“There is one thing,” said the Curé, after a pause, “that I have never quite understood, and this is why Monsieur Jean should have been brought up by this English relation?”
The doctor shrugged his shoulders.
“I too have wondered,” he said. “But what will you? The Comte, his guardian, married a rich wife of the bourgeoisie, and they have a large house in Paris and a big income; they have no children of their own. What more likely, it would seem, than that they should adopt Monsieur Jean? In this world, so I take it, what is likely does not happen. Instead, one fine day this English aunt arrives, who knows nothing of our tongue or of our ways, and nothing—it would seem—of children, it is to her, then, that they entrust our little Baron. For myself, I am a philosopher, I have no theories—all I believe is that in the long run nature has her way, and her way is, perhaps, the best; at any rate it is the only one I know.”

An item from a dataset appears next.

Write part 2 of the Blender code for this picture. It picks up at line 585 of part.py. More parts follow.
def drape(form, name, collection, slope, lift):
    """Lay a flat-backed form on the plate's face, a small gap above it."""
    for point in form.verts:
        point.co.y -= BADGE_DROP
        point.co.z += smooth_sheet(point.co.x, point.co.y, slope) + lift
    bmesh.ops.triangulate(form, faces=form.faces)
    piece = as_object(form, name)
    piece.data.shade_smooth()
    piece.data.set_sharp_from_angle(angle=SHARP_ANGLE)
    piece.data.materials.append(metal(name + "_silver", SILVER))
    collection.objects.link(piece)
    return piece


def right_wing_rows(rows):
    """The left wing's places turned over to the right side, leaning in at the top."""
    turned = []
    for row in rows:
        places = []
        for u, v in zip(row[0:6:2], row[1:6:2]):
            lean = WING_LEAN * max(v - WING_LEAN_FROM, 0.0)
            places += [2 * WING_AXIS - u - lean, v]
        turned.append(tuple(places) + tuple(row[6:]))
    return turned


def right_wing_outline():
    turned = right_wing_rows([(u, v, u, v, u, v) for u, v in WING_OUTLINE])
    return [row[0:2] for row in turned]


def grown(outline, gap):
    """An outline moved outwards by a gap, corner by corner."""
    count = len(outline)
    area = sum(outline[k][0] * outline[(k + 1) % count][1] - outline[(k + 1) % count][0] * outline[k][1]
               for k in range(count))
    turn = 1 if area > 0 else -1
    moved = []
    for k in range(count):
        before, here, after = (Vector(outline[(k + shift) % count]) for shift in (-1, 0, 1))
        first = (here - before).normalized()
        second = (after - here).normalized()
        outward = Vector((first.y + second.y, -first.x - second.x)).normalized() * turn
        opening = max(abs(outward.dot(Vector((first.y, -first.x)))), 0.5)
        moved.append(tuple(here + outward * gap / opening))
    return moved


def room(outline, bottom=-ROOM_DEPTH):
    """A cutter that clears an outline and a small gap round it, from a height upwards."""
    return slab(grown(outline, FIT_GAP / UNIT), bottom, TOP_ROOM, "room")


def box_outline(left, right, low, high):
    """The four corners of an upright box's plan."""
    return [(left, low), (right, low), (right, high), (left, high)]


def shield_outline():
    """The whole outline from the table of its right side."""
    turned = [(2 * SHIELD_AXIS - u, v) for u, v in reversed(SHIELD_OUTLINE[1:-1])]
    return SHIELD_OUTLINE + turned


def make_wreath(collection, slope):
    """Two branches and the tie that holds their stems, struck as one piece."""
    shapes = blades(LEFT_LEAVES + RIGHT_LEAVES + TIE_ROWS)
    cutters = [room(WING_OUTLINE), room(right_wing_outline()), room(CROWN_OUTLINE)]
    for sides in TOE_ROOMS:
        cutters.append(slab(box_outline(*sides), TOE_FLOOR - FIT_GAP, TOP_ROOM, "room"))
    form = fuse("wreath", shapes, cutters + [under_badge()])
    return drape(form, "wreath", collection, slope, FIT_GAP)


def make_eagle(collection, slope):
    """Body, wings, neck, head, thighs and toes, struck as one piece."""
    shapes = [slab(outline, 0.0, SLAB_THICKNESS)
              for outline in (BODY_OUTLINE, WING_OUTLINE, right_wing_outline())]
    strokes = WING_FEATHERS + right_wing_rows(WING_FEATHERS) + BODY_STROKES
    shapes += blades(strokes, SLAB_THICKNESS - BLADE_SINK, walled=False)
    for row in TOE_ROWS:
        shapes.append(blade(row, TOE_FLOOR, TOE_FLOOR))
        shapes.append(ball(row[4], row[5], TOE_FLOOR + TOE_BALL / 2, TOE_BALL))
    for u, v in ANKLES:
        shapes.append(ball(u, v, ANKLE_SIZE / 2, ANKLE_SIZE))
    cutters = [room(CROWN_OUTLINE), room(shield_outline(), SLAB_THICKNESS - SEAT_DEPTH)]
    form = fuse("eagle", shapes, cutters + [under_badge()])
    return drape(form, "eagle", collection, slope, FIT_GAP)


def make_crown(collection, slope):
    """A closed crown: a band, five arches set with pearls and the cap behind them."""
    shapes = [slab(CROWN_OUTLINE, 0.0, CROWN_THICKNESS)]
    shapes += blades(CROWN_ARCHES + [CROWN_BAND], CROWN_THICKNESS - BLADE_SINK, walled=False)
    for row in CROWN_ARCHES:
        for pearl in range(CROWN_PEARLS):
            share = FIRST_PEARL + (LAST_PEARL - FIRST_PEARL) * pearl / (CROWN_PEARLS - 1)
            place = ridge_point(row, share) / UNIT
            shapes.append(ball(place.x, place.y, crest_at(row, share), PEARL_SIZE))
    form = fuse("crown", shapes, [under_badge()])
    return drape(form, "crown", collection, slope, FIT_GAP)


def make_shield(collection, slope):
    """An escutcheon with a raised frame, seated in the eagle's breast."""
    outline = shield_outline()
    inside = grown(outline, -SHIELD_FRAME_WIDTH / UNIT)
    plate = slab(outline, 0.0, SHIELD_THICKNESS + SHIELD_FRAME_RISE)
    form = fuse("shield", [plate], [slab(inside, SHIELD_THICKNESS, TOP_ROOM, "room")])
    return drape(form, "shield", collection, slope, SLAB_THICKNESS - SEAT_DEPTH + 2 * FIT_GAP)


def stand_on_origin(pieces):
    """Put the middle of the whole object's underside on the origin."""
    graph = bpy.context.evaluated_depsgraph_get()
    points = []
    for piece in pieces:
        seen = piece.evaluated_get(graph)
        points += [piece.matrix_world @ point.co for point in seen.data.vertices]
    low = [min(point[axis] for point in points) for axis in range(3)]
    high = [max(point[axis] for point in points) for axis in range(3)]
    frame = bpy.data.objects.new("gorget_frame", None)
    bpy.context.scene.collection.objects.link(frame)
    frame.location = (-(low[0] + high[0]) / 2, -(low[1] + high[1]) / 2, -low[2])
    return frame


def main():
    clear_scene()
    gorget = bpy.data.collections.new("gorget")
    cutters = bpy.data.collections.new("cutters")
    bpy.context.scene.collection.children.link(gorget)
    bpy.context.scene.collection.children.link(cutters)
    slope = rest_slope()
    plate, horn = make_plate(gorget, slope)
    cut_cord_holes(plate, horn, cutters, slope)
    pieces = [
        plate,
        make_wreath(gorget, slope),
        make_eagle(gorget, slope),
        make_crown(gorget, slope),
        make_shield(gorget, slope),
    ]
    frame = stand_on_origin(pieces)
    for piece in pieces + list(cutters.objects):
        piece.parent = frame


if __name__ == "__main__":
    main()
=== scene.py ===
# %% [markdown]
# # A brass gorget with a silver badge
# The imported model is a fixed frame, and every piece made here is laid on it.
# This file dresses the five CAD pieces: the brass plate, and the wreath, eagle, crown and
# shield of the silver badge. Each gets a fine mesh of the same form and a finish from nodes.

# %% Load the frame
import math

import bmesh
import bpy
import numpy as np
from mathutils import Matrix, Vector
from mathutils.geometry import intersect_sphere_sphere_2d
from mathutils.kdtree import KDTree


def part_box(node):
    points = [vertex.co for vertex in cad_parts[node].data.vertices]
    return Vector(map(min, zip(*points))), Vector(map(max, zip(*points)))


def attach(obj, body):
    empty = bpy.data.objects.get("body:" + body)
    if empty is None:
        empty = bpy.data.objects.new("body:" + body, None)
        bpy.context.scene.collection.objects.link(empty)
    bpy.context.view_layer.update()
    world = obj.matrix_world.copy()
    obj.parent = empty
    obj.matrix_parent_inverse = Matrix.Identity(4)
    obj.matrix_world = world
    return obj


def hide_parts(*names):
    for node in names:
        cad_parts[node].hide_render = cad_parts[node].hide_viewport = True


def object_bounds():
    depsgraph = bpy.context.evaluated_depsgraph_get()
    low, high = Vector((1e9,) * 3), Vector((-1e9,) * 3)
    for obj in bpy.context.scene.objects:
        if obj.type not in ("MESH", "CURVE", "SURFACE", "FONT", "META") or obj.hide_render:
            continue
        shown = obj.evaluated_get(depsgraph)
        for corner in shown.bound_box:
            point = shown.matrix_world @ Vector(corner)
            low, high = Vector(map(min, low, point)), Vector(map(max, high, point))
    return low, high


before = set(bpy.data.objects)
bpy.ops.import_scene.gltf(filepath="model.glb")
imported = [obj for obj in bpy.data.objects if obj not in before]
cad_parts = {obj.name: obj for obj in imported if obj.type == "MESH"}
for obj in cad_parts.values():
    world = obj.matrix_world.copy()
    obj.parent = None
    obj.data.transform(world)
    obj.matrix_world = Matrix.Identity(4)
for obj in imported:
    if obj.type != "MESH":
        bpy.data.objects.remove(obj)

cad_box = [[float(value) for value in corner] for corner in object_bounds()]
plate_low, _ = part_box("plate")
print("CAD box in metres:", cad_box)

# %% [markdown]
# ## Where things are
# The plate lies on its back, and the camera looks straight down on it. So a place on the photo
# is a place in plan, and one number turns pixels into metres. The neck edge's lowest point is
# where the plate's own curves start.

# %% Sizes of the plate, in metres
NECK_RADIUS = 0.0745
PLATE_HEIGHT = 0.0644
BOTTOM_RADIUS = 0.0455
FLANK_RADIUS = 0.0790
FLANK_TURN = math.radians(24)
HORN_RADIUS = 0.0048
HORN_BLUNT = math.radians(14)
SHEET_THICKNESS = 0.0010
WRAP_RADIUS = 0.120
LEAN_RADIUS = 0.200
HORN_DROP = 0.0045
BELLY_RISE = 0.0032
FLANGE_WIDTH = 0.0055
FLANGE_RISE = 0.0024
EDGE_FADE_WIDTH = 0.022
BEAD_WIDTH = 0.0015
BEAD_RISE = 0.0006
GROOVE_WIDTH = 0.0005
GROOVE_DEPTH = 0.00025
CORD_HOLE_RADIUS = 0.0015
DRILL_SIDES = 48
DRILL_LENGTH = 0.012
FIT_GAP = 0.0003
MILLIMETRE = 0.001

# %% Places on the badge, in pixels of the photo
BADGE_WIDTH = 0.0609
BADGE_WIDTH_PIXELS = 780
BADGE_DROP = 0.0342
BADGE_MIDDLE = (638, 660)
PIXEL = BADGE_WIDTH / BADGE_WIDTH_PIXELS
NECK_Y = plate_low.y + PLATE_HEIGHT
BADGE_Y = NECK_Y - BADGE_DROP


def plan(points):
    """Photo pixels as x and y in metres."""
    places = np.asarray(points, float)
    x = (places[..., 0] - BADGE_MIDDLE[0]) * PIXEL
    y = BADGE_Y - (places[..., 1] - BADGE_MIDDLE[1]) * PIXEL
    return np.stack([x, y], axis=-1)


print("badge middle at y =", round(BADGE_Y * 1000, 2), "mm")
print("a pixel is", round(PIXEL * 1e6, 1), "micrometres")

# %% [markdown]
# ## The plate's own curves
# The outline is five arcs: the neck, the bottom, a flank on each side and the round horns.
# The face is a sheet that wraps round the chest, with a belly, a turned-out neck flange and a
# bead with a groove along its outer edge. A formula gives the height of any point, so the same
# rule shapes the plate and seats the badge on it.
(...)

“I have always endeavoured to guard him against her errors,” said the Curé; and indeed he had done his best. He had baptized Jean, he had taught him his catechism, and prepared him for confirmation and for his first communion; he had also taught him a little Latin, a great deal of theology, and what he thought was literature. He really believed that Jean thought so too, but then he had watched Jean so carefully and incessantly for twenty years that he knew nothing about him at all. The doctor, who had not seen nearly so much of Jean, understood him a great deal better. He had kept a fresher eye for change.

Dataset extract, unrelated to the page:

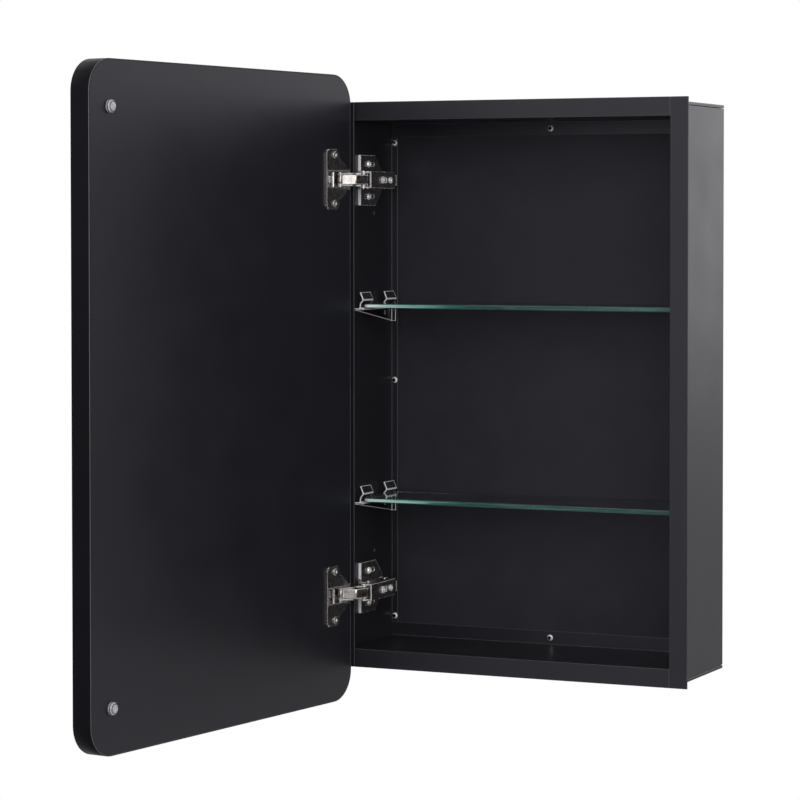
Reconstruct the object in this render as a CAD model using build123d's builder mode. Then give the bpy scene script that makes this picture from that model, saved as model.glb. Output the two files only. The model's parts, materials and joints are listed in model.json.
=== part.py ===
"""Wall-hung medicine cabinet with one mirror door on two concealed cup hinges.

Millimetres, +Z up, +Y into the wall, X = 0 on the cabinet's middle.
The origin is the centre of the four wall keyholes, on the wall plane.
The door is modelled standing open at `open_angle`.
"""

import os
from math import atan2, cos, degrees, hypot, radians, sin, tan

from build123d import *

os.makedirs("parts", exist_ok=True)

# Cabinet body
depth = 114.0  # wall plane to the front of the flange
flange_w = 365.0
flange_h = 555.0
rim_w = 18.0  # visible width of the stiles and rails
flange_t = 1.5
overhang = 4.5  # flange past the outside of the box
wall_t = 4.0
cap_t = 3.0
seam_gap = 0.4  # between each side wall and the caps of the top and bottom
skin_t = 1.5
side_lip_w = 6.5
rail_lip_h = 13.5
rear_recess = 6.5  # wall plane to the back of the lips
back_t = 1.2

# Door
door_w = 406.0
door_h = 610.0
door_t = 20.5
door_radius = 29.0
door_gap = 4.5  # flange to door back when shut
open_angle = 97.5
edge_open = (-164.0, -8.0)  # hinge edge of the open door, from the flange front
frame_t = 1.4
panel_t = 1.2
core_t = 14.1
adhesive_t = 1.0
mirror_t = 4.0
bumper_r = 6.0
bumper_chamfer = 1.6
bumper_inset_u = 28.5
bumper_inset_z = 42.0
door_drop = 2.0  # door centre below the cabinet centre

# Hinges: points on the door are (distance from hinge edge, depth into the door)
hinge_heights = {"upper": 201.5, "lower": -203.5}
cup_centre_u = 23.5
cup_r = 19.9
cup_depth = 12.0
pocket_depth = 10.8
pocket_length = 35.5
pocket_half_w = 7.2
cup_flange_t = 1.0
cup_edge_u = 44.3
cup_lip_w = 1.3
cup_lip_h = 1.0
cup_rib_w = 1.2
cup_pivot_inner = (13.0, 3.8)
cup_pivot_outer = (18.5, 8.3)
inner_offset = -40.0  # arm pivots, along each pivot's perpendicular bisector
outer_offset = -32.0
inner_pin_r = 1.75
small_pin_r = 1.45
running_fit = 0.05
link_t = 1.6
inner_half_w = 4.4
strap_span = (4.9, 6.3)
arm_wall_span = (6.8, 8.0)
cup_screw_u = 29.5
cup_screw_z = 23.5

# Driver recess in every screw head
recess_length = 3.6
recess_w = 0.9
recess_depth = 0.9

# Shelves
shelf_heights = {"upper": 75.0, "lower": -117.3}  # underside of the glass
glass_t = 4.5
glass_half_w = 168.0
glass_front = 24.0  # behind the flange front
glass_rear = 102.0

# Places that the sizes above fix
front_y = -depth
flange_back_y = front_y + flange_t
half_w = flange_w / 2
half_h = flange_h / 2
opening_half_w = half_w - rim_w
opening_half_h = half_h - rim_w
box_half_w = half_w - overhang
box_half_h = half_h - overhang
inner_half = box_half_w - wall_t
cap_low = box_half_h - cap_t
lip_low = opening_half_h - rail_lip_h
lip_back_y = -rear_recess
lip_front_y = lip_back_y - skin_t
wall_x = -inner_half  # inner face of the hinge-side wall


def block(x_span, y_span, z_span, mode=Mode.ADD):
    """Add or cut a rectangular block between the given limits."""
    spans = (x_span, y_span, z_span)
    centre = tuple((low + high) / 2 for low, high in spans)
    size = tuple(abs(high - low) for low, high in spans)
    with Locations(centre):
        Box(*size, mode=mode)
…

Both men were silent after this. Little St. Jouin lay in the broiling sun behind them, a small, huddled town in the ancient stubble-fields of the plain. The broad white road, through which life flashed by in swift, infrequent modern traffic, divided it from a fashionable watering-place on the one side and from a commercial seaport on the other. But nobody ever stopped at St. Jouin, there was no reason why they should; it had nothing rare enough about it to ensure its ruin and there was no one to realize that in being so near modernity it had altogether escaped it. Certainly the two figures that plodded along the broad white road had no such fancies; they had no fancies at all. They had lived in St. Jouin nearly all their lives. Monsieur le Curé in particular, with his high, narrow head and irritable, unseeing eyes (the kind of eyes that are always glancing about, driven by a suspicion that there is something wrong to be observed, and overlooking everything else), was not likely to approve of fancies. Why should he? his religion was sufficient for him. He was the most important person in St. Jouin; there was no unbelief there (in spite of the newspapers) and very little faith. Everybody went to church, so that their lives were always under the Curé’s eyes; only their souls escaped him.

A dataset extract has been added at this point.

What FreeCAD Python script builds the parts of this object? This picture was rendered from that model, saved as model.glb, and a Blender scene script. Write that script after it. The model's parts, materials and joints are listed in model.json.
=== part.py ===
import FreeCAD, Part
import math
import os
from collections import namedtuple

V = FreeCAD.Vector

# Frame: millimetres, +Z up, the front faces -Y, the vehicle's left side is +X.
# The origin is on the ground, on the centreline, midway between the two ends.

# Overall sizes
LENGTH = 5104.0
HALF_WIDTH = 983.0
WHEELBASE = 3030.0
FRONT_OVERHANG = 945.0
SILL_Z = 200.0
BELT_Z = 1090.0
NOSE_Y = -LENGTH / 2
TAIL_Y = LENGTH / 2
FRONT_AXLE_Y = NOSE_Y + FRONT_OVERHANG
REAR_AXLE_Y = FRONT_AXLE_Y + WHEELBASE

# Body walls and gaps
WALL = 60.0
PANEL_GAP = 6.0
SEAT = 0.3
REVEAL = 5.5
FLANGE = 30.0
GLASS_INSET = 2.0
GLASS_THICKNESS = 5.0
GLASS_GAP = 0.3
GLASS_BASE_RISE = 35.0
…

The doctor had his ideas, of course, but he was terribly scientific; he had spent a year in Paris thirty years ago, and he took in a Radical newspaper. He thought he was a red-hot Socialist and a cynic, but he was really a very kind-hearted man and treated all his poorest patients free of charge, only he was a little impatient about what he did not understand. He was quite sure that what did not appeal to him personally was either old-fashioned or new-fangled, and when he talked about progress, he meant his own ideas.
The great bell at the Château rang out the hour of noon; it seemed to shake the hot air round them and to keep the silence listening to its deep reverberations. The Curé stopped, crossed himself, and repeated his Ave with bowed head. The doctor, who was a stout man, was glad of the pause, but lest his friend should suppose that he was putting it to a religious purpose, he whistled—at least he tried to; but he was too much out of breath to make a success of it.
Through the opening in the trees beyond them Ucelles itself appeared. It was a long, low house, with a steep, grey roof, in which tiny round windows were thickly set. At a distance it still looked, what it had once been, the chief mansion in the district—the Château of Ucelles. The garden had been allowed to run to seed, but the long avenue of limes approaching the house made stout sentinels for its dignity.
In a small wood of fir and plane trees, close to the house, stood the family chapel; the sun shone through the leaves above it, and the priest and the doctor caught a glimpse through the open grille of a tiny altar covered with fresh flowers. In front of the house stretched an uncultivated meadow, but in the centre a square was trimmed with neat little box hedges, and in the middle of the square was a small pond covered deep with water-lilies. Around it late roses and early chrysanthemums mingled their blooms together.
“He has always kept his mother’s garden gay,” said the Curé approvingly; “and the flowers in the chapel there are fresh. I prefer myself the artificial ones, but we must be indulgent to youth; the Church has always recognized that.”